The second study zeroed in on charter schools authorized by the mayor of Indianapolis. To account for the impact on achievement when students transfer to a new school, researchers from Indiana University and Indiana University–Purdue University Indianapolis analyzed academic results for elementary students who continuously enrolled in either a mayor-sponsored charter school or a traditional public school from kindergarten through fifth grade.

They found significantly higher student achievement in mayor-sponsored charter schools than in the city’s traditional public schools. In 82 of the 96 separate statistical comparisons run in the study, mayor-sponsored charter students had greater gains for both reading and math achievement. Specifically, the study found that for elementary students who attended the same school from 2011 through 2017, those in mayor-sponsored charter schools had fifth-grade gains that were 18 points higher in reading and 19 points higher in math on the Indiana state assessment than students in traditional public schools.

City and education leaders should take a closer look at how Indianapolis has stewarded the growth of autonomous schools over the past two decades, both outside and within its flagship school district.

A primary factor in Indianapolis’s success is the fact that its charter school sector has been locally driven. When Indiana’s charter school law passed in 2001, then-Mayor Bart Peterson stepped up to directly authorize charter schools in the city. As a result, the leader of Indianapolis’s charter school movement had deep insight into the needs of local neighborhoods from day one.

Moreover, Indianapolis’s model of mayoral authorizing allowed for heightened accountability on the authorizing process. Constituents possessed an array of avenues to express concerns about their schools, whether through the city’s constituent hotline, their city councilors, or the ballot box.

Another critical factor was the mayor’s ardent focus on quality. In its first year, the mayor’s office rejected the vast majority of applicants and opened only three schools, setting a high bar for the quality expected of charter schools in Indianapolis.

Peterson’s successors, one a Republican and one a Democrat, continued this laser-like focus on quality while consistently growing the number of charters. By 2014, charter schools served approximately one-third of students enrolled in Indianapolis Public Schools.

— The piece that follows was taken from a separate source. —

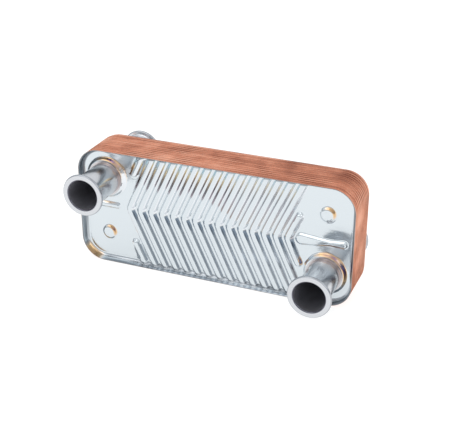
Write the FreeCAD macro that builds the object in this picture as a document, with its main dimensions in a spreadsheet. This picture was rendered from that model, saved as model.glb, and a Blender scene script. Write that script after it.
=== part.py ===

In fact, this quality track record was a critical factor in building a foundation for the unique partnerships that exist today between the district and charter schools. Since 2014, the district has partnered with the mayor’s office and The Mind Trust to launch Innovation Network Schools, contractually autonomous schools that operate within the district. Today, there are 20 Innovation Network schools, each empowered with the freedoms and flexibilities needed to serve more than 8,500 students.

The CREDO and Indiana University–Purdue findings also underscore the importance of providing planning time, resources, and support to school leaders working to open a new school. No city can realistically expect its school leaders to design trailblazing, high-quality school models on weekends and during summer break.

Indianapolis’s infrastructure for supporting new schools is a key reason Innovation Network Schools have shown strong academic improvement after just one or two years. The Mind Trust, the district, and the mayor’s office together created the Innovation School Fellowship to recruit diverse leaders and provide them with the supports they need to launch a strong school on day one. Fellows receive one or two full years of salary and benefits in addition to an array of other resources and expert supports.

This combination of locally driven reform, quality authorizing, and a supportive runway for new schools are critical components of the transformative change that has taken place in Indianapolis over the past two decades.

At the same time, there is no blueprint, no formula, no magic bullet for transforming a city’s education system. The path we have taken in Indianapolis has been driven by our local context. And though we have made significant progress, much work remains if we are going to provide every student in our city access to a truly high-quality education.

This said, the Indianapolis story shows that with the right amount of patience and persistence, city-specific and locally led strategies for transforming education systems can yield sustainable systemic change, including some that transcend city leaders’ original imaginations.

Brandon Brown is CEO of The Mind Trust, an Indianapolis-based education nonprofit.